_EXERCISE TASK:_ Copy out all of the data exactly as it appears.

_GIVEN DATA:_
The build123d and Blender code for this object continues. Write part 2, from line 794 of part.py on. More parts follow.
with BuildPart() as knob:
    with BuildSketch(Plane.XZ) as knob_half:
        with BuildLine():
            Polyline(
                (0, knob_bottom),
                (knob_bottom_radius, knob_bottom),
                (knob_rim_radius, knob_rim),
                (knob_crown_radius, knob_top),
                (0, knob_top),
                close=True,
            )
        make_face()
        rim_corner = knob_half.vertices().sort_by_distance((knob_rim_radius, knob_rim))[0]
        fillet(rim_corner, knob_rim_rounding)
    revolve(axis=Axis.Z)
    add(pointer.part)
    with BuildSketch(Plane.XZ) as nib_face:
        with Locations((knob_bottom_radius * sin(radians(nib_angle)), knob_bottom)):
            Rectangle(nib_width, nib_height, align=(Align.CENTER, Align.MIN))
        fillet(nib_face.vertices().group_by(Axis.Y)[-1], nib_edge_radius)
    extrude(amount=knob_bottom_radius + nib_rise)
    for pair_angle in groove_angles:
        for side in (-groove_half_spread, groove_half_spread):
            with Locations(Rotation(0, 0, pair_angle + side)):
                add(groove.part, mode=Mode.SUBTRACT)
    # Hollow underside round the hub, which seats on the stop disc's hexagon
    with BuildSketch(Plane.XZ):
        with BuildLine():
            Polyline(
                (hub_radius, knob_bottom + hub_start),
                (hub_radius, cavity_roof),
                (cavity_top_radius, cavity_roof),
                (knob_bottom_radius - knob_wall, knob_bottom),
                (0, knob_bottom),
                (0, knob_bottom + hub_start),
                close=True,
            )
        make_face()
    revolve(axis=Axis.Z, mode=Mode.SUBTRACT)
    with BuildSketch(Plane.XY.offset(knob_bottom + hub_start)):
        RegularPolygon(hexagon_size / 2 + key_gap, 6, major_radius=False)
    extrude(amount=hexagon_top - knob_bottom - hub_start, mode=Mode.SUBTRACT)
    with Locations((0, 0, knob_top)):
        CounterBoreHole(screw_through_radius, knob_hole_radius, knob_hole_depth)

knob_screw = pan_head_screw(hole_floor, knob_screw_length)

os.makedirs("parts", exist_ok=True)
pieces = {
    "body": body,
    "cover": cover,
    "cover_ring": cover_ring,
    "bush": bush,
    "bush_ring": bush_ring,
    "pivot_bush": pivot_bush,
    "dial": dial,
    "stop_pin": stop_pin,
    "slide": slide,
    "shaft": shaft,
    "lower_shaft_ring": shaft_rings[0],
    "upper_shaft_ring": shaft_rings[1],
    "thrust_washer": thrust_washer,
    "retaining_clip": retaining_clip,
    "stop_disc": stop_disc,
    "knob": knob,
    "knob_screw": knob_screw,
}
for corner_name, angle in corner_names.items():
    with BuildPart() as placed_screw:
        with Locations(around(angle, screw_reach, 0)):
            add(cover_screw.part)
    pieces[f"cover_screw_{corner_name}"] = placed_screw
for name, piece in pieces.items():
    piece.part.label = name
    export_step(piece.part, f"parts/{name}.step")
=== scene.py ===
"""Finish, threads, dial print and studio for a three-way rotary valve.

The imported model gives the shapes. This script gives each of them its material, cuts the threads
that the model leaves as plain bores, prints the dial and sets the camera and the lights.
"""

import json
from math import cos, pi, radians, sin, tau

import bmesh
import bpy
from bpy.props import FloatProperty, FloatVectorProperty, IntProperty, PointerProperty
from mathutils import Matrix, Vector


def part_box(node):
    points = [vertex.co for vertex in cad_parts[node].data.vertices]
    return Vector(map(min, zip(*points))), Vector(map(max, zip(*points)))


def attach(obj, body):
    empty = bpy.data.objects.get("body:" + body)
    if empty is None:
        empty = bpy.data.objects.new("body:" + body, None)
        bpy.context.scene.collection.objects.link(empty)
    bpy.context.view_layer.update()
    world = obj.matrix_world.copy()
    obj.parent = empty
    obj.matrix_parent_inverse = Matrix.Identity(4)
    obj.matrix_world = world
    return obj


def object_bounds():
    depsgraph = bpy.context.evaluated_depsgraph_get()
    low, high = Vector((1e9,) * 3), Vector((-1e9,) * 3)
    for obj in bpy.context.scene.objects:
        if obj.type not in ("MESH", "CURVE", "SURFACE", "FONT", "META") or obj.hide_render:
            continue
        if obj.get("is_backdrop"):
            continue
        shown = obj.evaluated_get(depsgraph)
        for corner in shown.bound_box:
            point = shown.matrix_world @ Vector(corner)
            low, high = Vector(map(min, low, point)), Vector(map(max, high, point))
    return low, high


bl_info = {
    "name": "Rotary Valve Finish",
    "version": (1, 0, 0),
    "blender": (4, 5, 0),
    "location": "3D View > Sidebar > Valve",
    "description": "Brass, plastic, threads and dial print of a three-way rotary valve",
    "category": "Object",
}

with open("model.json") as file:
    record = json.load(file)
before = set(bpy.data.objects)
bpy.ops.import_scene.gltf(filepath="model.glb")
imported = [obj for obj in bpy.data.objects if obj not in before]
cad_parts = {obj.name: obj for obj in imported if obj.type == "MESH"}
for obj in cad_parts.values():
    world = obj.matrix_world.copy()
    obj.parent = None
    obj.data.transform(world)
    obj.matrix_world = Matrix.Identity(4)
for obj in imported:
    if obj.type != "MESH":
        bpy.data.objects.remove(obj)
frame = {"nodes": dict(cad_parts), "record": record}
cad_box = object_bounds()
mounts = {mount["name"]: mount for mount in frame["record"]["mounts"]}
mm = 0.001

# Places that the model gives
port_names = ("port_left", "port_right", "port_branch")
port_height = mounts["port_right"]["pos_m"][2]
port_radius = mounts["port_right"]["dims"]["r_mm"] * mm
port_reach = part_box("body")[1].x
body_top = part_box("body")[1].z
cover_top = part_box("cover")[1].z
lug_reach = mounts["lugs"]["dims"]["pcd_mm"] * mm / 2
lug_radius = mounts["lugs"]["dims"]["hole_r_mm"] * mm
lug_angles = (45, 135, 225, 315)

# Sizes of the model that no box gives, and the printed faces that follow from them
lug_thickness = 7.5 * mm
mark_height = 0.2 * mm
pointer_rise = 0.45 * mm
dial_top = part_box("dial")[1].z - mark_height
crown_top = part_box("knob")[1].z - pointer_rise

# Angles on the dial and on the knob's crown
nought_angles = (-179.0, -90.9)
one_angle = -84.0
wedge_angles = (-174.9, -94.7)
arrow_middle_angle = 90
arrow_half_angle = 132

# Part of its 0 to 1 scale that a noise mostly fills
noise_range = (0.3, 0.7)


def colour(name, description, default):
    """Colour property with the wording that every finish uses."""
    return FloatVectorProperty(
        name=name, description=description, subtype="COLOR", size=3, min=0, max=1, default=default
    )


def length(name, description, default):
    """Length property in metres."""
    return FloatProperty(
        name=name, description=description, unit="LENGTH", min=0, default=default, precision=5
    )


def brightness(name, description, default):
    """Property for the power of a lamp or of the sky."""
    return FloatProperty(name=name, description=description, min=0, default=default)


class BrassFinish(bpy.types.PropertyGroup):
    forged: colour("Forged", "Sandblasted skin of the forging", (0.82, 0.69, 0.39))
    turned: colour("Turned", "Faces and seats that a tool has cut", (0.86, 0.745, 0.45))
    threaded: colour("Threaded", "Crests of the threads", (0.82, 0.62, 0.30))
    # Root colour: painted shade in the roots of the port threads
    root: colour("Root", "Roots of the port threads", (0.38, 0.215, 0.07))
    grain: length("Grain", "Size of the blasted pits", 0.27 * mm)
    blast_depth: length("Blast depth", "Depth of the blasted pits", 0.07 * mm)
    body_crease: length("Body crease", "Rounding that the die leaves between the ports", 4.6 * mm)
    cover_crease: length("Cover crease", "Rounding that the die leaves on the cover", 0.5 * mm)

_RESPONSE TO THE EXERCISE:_
The build123d and Blender code for this object continues. Write part 2, from line 794 of part.py on. More parts follow.
with BuildPart() as knob:
    with BuildSketch(Plane.XZ) as knob_half:
        with BuildLine():
            Polyline(
                (0, knob_bottom),
                (knob_bottom_radius, knob_bottom),
                (knob_rim_radius, knob_rim),
                (knob_crown_radius, knob_top),
                (0, knob_top),
                close=True,
            )
        make_face()
        rim_corner = knob_half.vertices().sort_by_distance((knob_rim_radius, knob_rim))[0]
        fillet(rim_corner, knob_rim_rounding)
    revolve(axis=Axis.Z)
    add(pointer.part)
    with BuildSketch(Plane.XZ) as nib_face:
        with Locations((knob_bottom_radius * sin(radians(nib_angle)), knob_bottom)):
            Rectangle(nib_width, nib_height, align=(Align.CENTER, Align.MIN))
        fillet(nib_face.vertices().group_by(Axis.Y)[-1], nib_edge_radius)
    extrude(amount=knob_bottom_radius + nib_rise)
    for pair_angle in groove_angles:
        for side in (-groove_half_spread, groove_half_spread):
            with Locations(Rotation(0, 0, pair_angle + side)):
                add(groove.part, mode=Mode.SUBTRACT)
    # Hollow underside round the hub, which seats on the stop disc's hexagon
    with BuildSketch(Plane.XZ):
        with BuildLine():
            Polyline(
                (hub_radius, knob_bottom + hub_start),
                (hub_radius, cavity_roof),
                (cavity_top_radius, cavity_roof),
                (knob_bottom_radius - knob_wall, knob_bottom),
                (0, knob_bottom),
                (0, knob_bottom + hub_start),
                close=True,
            )
        make_face()
    revolve(axis=Axis.Z, mode=Mode.SUBTRACT)
    with BuildSketch(Plane.XY.offset(knob_bottom + hub_start)):
        RegularPolygon(hexagon_size / 2 + key_gap, 6, major_radius=False)
    extrude(amount=hexagon_top - knob_bottom - hub_start, mode=Mode.SUBTRACT)
    with Locations((0, 0, knob_top)):
        CounterBoreHole(screw_through_radius, knob_hole_radius, knob_hole_depth)

knob_screw = pan_head_screw(hole_floor, knob_screw_length)

os.makedirs("parts", exist_ok=True)
pieces = {
    "body": body,
    "cover": cover,
    "cover_ring": cover_ring,
    "bush": bush,
    "bush_ring": bush_ring,
    "pivot_bush": pivot_bush,
    "dial": dial,
    "stop_pin": stop_pin,
    "slide": slide,
    "shaft": shaft,
    "lower_shaft_ring": shaft_rings[0],
    "upper_shaft_ring": shaft_rings[1],
    "thrust_washer": thrust_washer,
    "retaining_clip": retaining_clip,
    "stop_disc": stop_disc,
    "knob": knob,
    "knob_screw": knob_screw,
}
for corner_name, angle in corner_names.items():
    with BuildPart() as placed_screw:
        with Locations(around(angle, screw_reach, 0)):
            add(cover_screw.part)
    pieces[f"cover_screw_{corner_name}"] = placed_screw
for name, piece in pieces.items():
    piece.part.label = name
    export_step(piece.part, f"parts/{name}.step")
=== scene.py ===
"""Finish, threads, dial print and studio for a three-way rotary valve.

The imported model gives the shapes. This script gives each of them its material, cuts the threads
that the model leaves as plain bores, prints the dial and sets the camera and the lights.
"""

import json
from math import cos, pi, radians, sin, tau

import bmesh
import bpy
from bpy.props import FloatProperty, FloatVectorProperty, IntProperty, PointerProperty
from mathutils import Matrix, Vector


def part_box(node):
    points = [vertex.co for vertex in cad_parts[node].data.vertices]
    return Vector(map(min, zip(*points))), Vector(map(max, zip(*points)))


def attach(obj, body):
    empty = bpy.data.objects.get("body:" + body)
    if empty is None:
        empty = bpy.data.objects.new("body:" + body, None)
        bpy.context.scene.collection.objects.link(empty)
    bpy.context.view_layer.update()
    world = obj.matrix_world.copy()
    obj.parent = empty
    obj.matrix_parent_inverse = Matrix.Identity(4)
    obj.matrix_world = world
    return obj


def object_bounds():
    depsgraph = bpy.context.evaluated_depsgraph_get()
    low, high = Vector((1e9,) * 3), Vector((-1e9,) * 3)
    for obj in bpy.context.scene.objects:
        if obj.type not in ("MESH", "CURVE", "SURFACE", "FONT", "META") or obj.hide_render:
            continue
        if obj.get("is_backdrop"):
            continue
        shown = obj.evaluated_get(depsgraph)
        for corner in shown.bound_box:
            point = shown.matrix_world @ Vector(corner)
            low, high = Vector(map(min, low, point)), Vector(map(max, high, point))
    return low, high


bl_info = {
    "name": "Rotary Valve Finish",
    "version": (1, 0, 0),
    "blender": (4, 5, 0),
    "location": "3D View > Sidebar > Valve",
    "description": "Brass, plastic, threads and dial print of a three-way rotary valve",
    "category": "Object",
}

with open("model.json") as file:
    record = json.load(file)
before = set(bpy.data.objects)
bpy.ops.import_scene.gltf(filepath="model.glb")
imported = [obj for obj in bpy.data.objects if obj not in before]
cad_parts = {obj.name: obj for obj in imported if obj.type == "MESH"}
for obj in cad_parts.values():
    world = obj.matrix_world.copy()
    obj.parent = None
    obj.data.transform(world)
    obj.matrix_world = Matrix.Identity(4)
for obj in imported:
    if obj.type != "MESH":
        bpy.data.objects.remove(obj)
frame = {"nodes": dict(cad_parts), "record": record}
cad_box = object_bounds()
mounts = {mount["name"]: mount for mount in frame["record"]["mounts"]}
mm = 0.001

# Places that the model gives
port_names = ("port_left", "port_right", "port_branch")
port_height = mounts["port_right"]["pos_m"][2]
port_radius = mounts["port_right"]["dims"]["r_mm"] * mm
port_reach = part_box("body")[1].x
body_top = part_box("body")[1].z
cover_top = part_box("cover")[1].z
lug_reach = mounts["lugs"]["dims"]["pcd_mm"] * mm / 2
lug_radius = mounts["lugs"]["dims"]["hole_r_mm"] * mm
lug_angles = (45, 135, 225, 315)

# Sizes of the model that no box gives, and the printed faces that follow from them
lug_thickness = 7.5 * mm
mark_height = 0.2 * mm
pointer_rise = 0.45 * mm
dial_top = part_box("dial")[1].z - mark_height
crown_top = part_box("knob")[1].z - pointer_rise

# Angles on the dial and on the knob's crown
nought_angles = (-179.0, -90.9)
one_angle = -84.0
wedge_angles = (-174.9, -94.7)
arrow_middle_angle = 90
arrow_half_angle = 132

# Part of its 0 to 1 scale that a noise mostly fills
noise_range = (0.3, 0.7)


def colour(name, description, default):
    """Colour property with the wording that every finish uses."""
    return FloatVectorProperty(
        name=name, description=description, subtype="COLOR", size=3, min=0, max=1, default=default
    )


def length(name, description, default):
    """Length property in metres."""
    return FloatProperty(
        name=name, description=description, unit="LENGTH", min=0, default=default, precision=5
    )


def brightness(name, description, default):
    """Property for the power of a lamp or of the sky."""
    return FloatProperty(name=name, description=description, min=0, default=default)


class BrassFinish(bpy.types.PropertyGroup):
    forged: colour("Forged", "Sandblasted skin of the forging", (0.82, 0.69, 0.39))
    turned: colour("Turned", "Faces and seats that a tool has cut", (0.86, 0.745, 0.45))
    threaded: colour("Threaded", "Crests of the threads", (0.82, 0.62, 0.30))
    # Root colour: painted shade in the roots of the port threads
    root: colour("Root", "Roots of the port threads", (0.38, 0.215, 0.07))
    grain: length("Grain", "Size of the blasted pits", 0.27 * mm)
    blast_depth: length("Blast depth", "Depth of the blasted pits", 0.07 * mm)
    body_crease: length("Body crease", "Rounding that the die leaves between the ports", 4.6 * mm)
    cover_crease: length("Cover crease", "Rounding that the die leaves on the cover", 0.5 * mm)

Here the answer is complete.